— Start of Collected material —

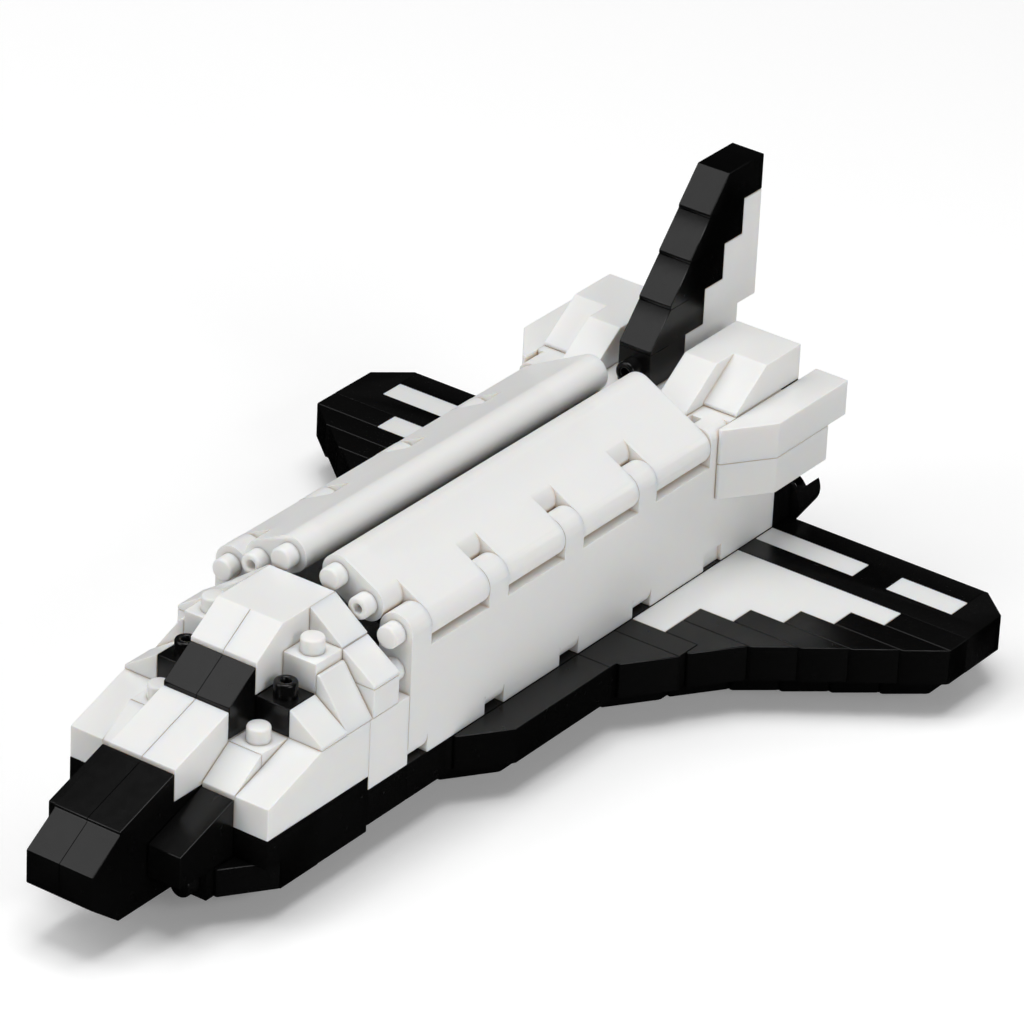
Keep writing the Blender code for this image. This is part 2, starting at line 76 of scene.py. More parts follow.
# Finish of the mouldings, in pitches
GAP = 0.005  # from a brick's side to its plane of the lattice
EDGE = 0.025  # rounding of a brick's edges
FINE_EDGE = 0.006  # rounding of the doors' and brackets' edges
EDGE_STEPS = 2
SLIT, SLIT_DEPTH = 0.01, 0.1  # half the width of a seam that is cut between fused bricks, and its depth
SPLIT = (-SLIT, SLIT)  # the seam along the toy's middle
CREASE = math.radians(20)  # edges that turn more are rounded
SHARP = math.radians(60)  # edges that turn more are shaded sharp
FLAT = math.radians(0.5)  # faces that turn less are one
SAME_WAY = 0.999  # least cosine between normals that count as one
MERGE, BAR_MERGE = 1e-5, 1e-4  # corners nearer than this are one
ROUND_STEPS, STUD_STEPS = 48, 32

# Studs
STUD_R, STUD_H = 0.3, 0.4
STUD_FOOT = -0.1  # a stud starts inside its brick
STUD_EDGE = 0.06
STUD_BEND = 0.3  # share of the edge at its middle ring
HOLE_R, HOLE_FLOOR, HOLE_EDGE = 0.13, 0.05, 0.03

# Hinge brackets and doors
HINGE_B, HINGE_Z = 2.5, 3.5
BAR_R, DOOR_R = 0.5, 0.4925
WEB = (0.5, 3)  # heights between which a bracket is as wide as the wall
DOOR_TILT, DOOR_SPAN = 28, 2.0
HOLLOW_STUD_AT = 1  # from the hinge to the door's hollow stud
LINK_START = 1.01  # middle of the round start of a door link beside its bracket
LINK_LAP = 0.2  # how far a link goes into the panels beside it

# The tail's front corners
CORNER_R = 0.3
CORNER_FOOT = 3.2  # height where the round corner starts, above the wall
TOP_NOTCH_END, TOP_NOTCH = 0.6, (2.05, 2.35)  # in layers past the front, and in pitches from the middle
FOOT_NOTCH = 2.88
OUTSIDE = 4  # beyond the sides of the fuselage
ABOVE = 5  # beyond its top

# Fin
FIN = (-0.5, 0.5)
UNDERCUT = (-1, 1)

# Engines
ENGINE_R, MOUTH_R, BORE_R = 0.78, 0.6, 0.4
ENGINE_LENGTH, BORE_DEPTH = 1.24, 1.0
ENGINE_B, ENGINE_Z, TOP_ENGINE_Z = 2.5, 0.32, 2.3
NOTCH_LENGTH, NOTCH_LOW = 0.69, -0.16
SLOT_START, SLOT_LOW, SLOT_HALF = 0.15, 0.3, 0.13
NOTCH_TURN, SLOT_TURN = 135, 52  # degrees from the outer side up
INNER_START, INNER_R = 0.1, 0.24
CUT_OVER = 0.3
CUT_OUT = 1  # half the width of the notch's cutter, and how far out the cutters go

# Plastics: tone is the difference between bricks, the edge colour that of rubbed edges with a painted
# highlight, the seam colour a painted shade in the seams
WHITE = {
    "colour": (0.83, 0.83, 0.82),
    "tone": 0.012,
    "worn_and_highlit": (0.88, 0.88, 0.87),
    "roughness": 0.36,
    "painted_shade_colour": (0.72, 0.6, 0.47),
}
BLACK = {
    "colour": (0.0012, 0.0012, 0.0012),
    "tone": 0.2,
    "worn_and_highlit": (0.01, 0.01, 0.01),
    "roughness": 0.25,
    "painted_shade_colour": (0.0005, 0.0005, 0.0005),
}
BLACK_SPECULAR = 0.28
GLOW_WEIGHT, GLOW_COLOUR, GLOW_DEPTH = 0.6, (1.0, 0.75, 0.5), 0.001
FLOW_SCALE, SCUFF_SCALE, GRAIN_SCALE, PAPER_SCALE = 160, 900, 2500, 3
FLOW_DETAIL, SCUFF_DETAIL, GRAIN_DETAIL = 3, 4, 2
WORN_HIGHLIT_FROM, WORN_HIGHLIT_TO, WORN_HIGHLIT_SHARE = 0.52, 0.62, 0.5  # pointiness where the wear and painted edge highlight start and are full, its share
# painted shade: how far ambient occlusion reaches into the seams, and its samples
PAINTED_SHADE_REACH, PAINTED_SHADE_SAMPLES = 0.1 * PITCH, 8
SCUFF = 0.06  # how far scuffs change the roughness
GRAIN_STRENGTH, GRAIN_HEIGHT = 0.06, 0.00005

# Floor, light and camera, in metres, watts and degrees
FLOOR_HALF, FLOOR_CELLS = 3, 8
PAPER, PAPER_GLOW, PAPER_ROUGH = (0.97, 0.97, 0.97, 1), 0.13, (0.85, 0.95)
PURE_WHITE = (1, 1, 1, 1)
WORLD_LIGHT = 0.08
STUDIO_MIDDLE = Vector((0, 0, 0.015))
LIGHT_DISTANCE = 0.8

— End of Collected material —

◆ Instruction
Copy out the full material exactly as it appears.

◆ Task output
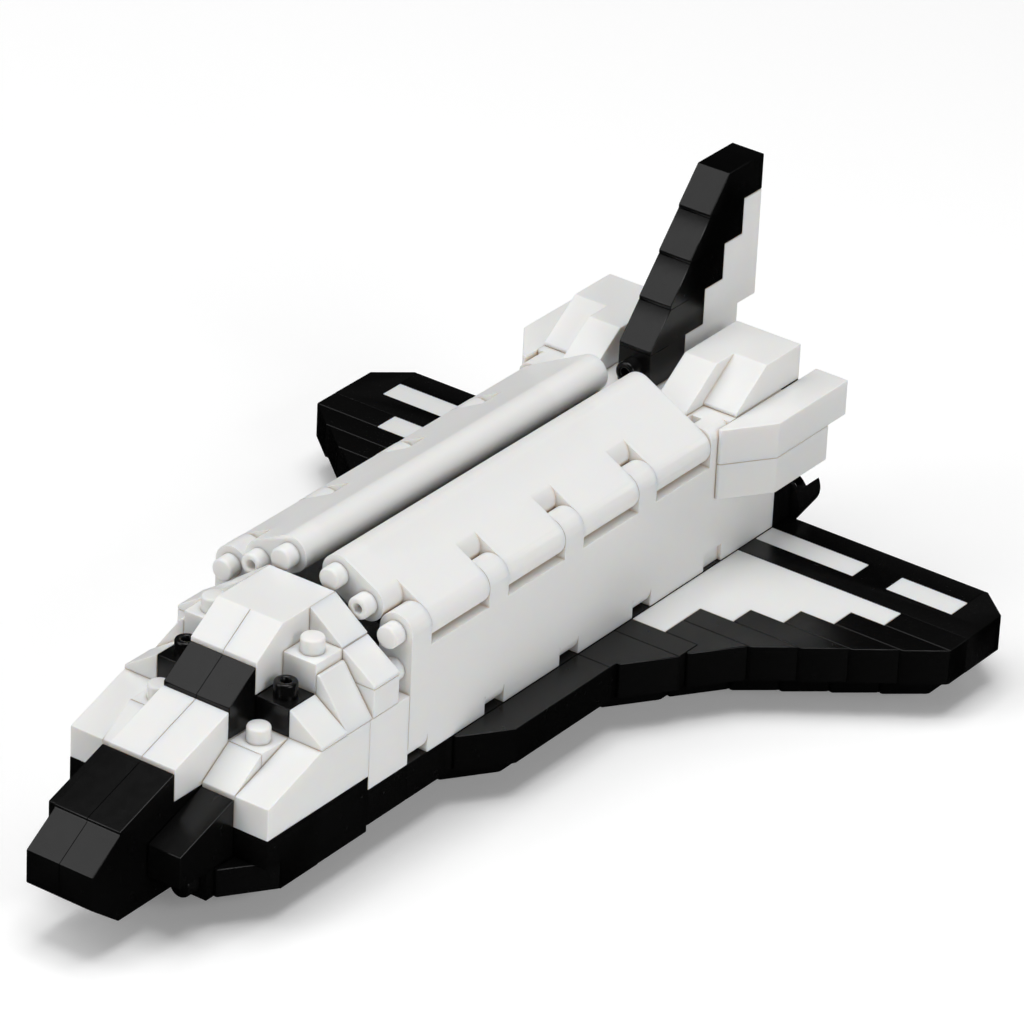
Keep writing the Blender code for this image. This is part 2, starting at line 76 of scene.py. More parts follow.
# Finish of the mouldings, in pitches
GAP = 0.005  # from a brick's side to its plane of the lattice
EDGE = 0.025  # rounding of a brick's edges
FINE_EDGE = 0.006  # rounding of the doors' and brackets' edges
EDGE_STEPS = 2
SLIT, SLIT_DEPTH = 0.01, 0.1  # half the width of a seam that is cut between fused bricks, and its depth
SPLIT = (-SLIT, SLIT)  # the seam along the toy's middle
CREASE = math.radians(20)  # edges that turn more are rounded
SHARP = math.radians(60)  # edges that turn more are shaded sharp
FLAT = math.radians(0.5)  # faces that turn less are one
SAME_WAY = 0.999  # least cosine between normals that count as one
MERGE, BAR_MERGE = 1e-5, 1e-4  # corners nearer than this are one
ROUND_STEPS, STUD_STEPS = 48, 32

# Studs
STUD_R, STUD_H = 0.3, 0.4
STUD_FOOT = -0.1  # a stud starts inside its brick
STUD_EDGE = 0.06
STUD_BEND = 0.3  # share of the edge at its middle ring
HOLE_R, HOLE_FLOOR, HOLE_EDGE = 0.13, 0.05, 0.03

# Hinge brackets and doors
HINGE_B, HINGE_Z = 2.5, 3.5
BAR_R, DOOR_R = 0.5, 0.4925
WEB = (0.5, 3)  # heights between which a bracket is as wide as the wall
DOOR_TILT, DOOR_SPAN = 28, 2.0
HOLLOW_STUD_AT = 1  # from the hinge to the door's hollow stud
LINK_START = 1.01  # middle of the round start of a door link beside its bracket
LINK_LAP = 0.2  # how far a link goes into the panels beside it

# The tail's front corners
CORNER_R = 0.3
CORNER_FOOT = 3.2  # height where the round corner starts, above the wall
TOP_NOTCH_END, TOP_NOTCH = 0.6, (2.05, 2.35)  # in layers past the front, and in pitches from the middle
FOOT_NOTCH = 2.88
OUTSIDE = 4  # beyond the sides of the fuselage
ABOVE = 5  # beyond its top

# Fin
FIN = (-0.5, 0.5)
UNDERCUT = (-1, 1)

# Engines
ENGINE_R, MOUTH_R, BORE_R = 0.78, 0.6, 0.4
ENGINE_LENGTH, BORE_DEPTH = 1.24, 1.0
ENGINE_B, ENGINE_Z, TOP_ENGINE_Z = 2.5, 0.32, 2.3
NOTCH_LENGTH, NOTCH_LOW = 0.69, -0.16
SLOT_START, SLOT_LOW, SLOT_HALF = 0.15, 0.3, 0.13
NOTCH_TURN, SLOT_TURN = 135, 52  # degrees from the outer side up
INNER_START, INNER_R = 0.1, 0.24
CUT_OVER = 0.3
CUT_OUT = 1  # half the width of the notch's cutter, and how far out the cutters go

# Plastics: tone is the difference between bricks, the edge colour that of rubbed edges with a painted
# highlight, the seam colour a painted shade in the seams
WHITE = {
    "colour": (0.83, 0.83, 0.82),
    "tone": 0.012,
    "worn_and_highlit": (0.88, 0.88, 0.87),
    "roughness": 0.36,
    "painted_shade_colour": (0.72, 0.6, 0.47),
}
BLACK = {
    "colour": (0.0012, 0.0012, 0.0012),
    "tone": 0.2,
    "worn_and_highlit": (0.01, 0.01, 0.01),
    "roughness": 0.25,
    "painted_shade_colour": (0.0005, 0.0005, 0.0005),
}
BLACK_SPECULAR = 0.28
GLOW_WEIGHT, GLOW_COLOUR, GLOW_DEPTH = 0.6, (1.0, 0.75, 0.5), 0.001
FLOW_SCALE, SCUFF_SCALE, GRAIN_SCALE, PAPER_SCALE = 160, 900, 2500, 3
FLOW_DETAIL, SCUFF_DETAIL, GRAIN_DETAIL = 3, 4, 2
WORN_HIGHLIT_FROM, WORN_HIGHLIT_TO, WORN_HIGHLIT_SHARE = 0.52, 0.62, 0.5  # pointiness where the wear and painted edge highlight start and are full, its share
# painted shade: how far ambient occlusion reaches into the seams, and its samples
PAINTED_SHADE_REACH, PAINTED_SHADE_SAMPLES = 0.1 * PITCH, 8
SCUFF = 0.06  # how far scuffs change the roughness
GRAIN_STRENGTH, GRAIN_HEIGHT = 0.06, 0.00005

# Floor, light and camera, in metres, watts and degrees
FLOOR_HALF, FLOOR_CELLS = 3, 8
PAPER, PAPER_GLOW, PAPER_ROUGH = (0.97, 0.97, 0.97, 1), 0.13, (0.85, 0.95)
PURE_WHITE = (1, 1, 1, 1)
WORLD_LIGHT = 0.08
STUDIO_MIDDLE = Vector((0, 0, 0.015))
LIGHT_DISTANCE = 0.8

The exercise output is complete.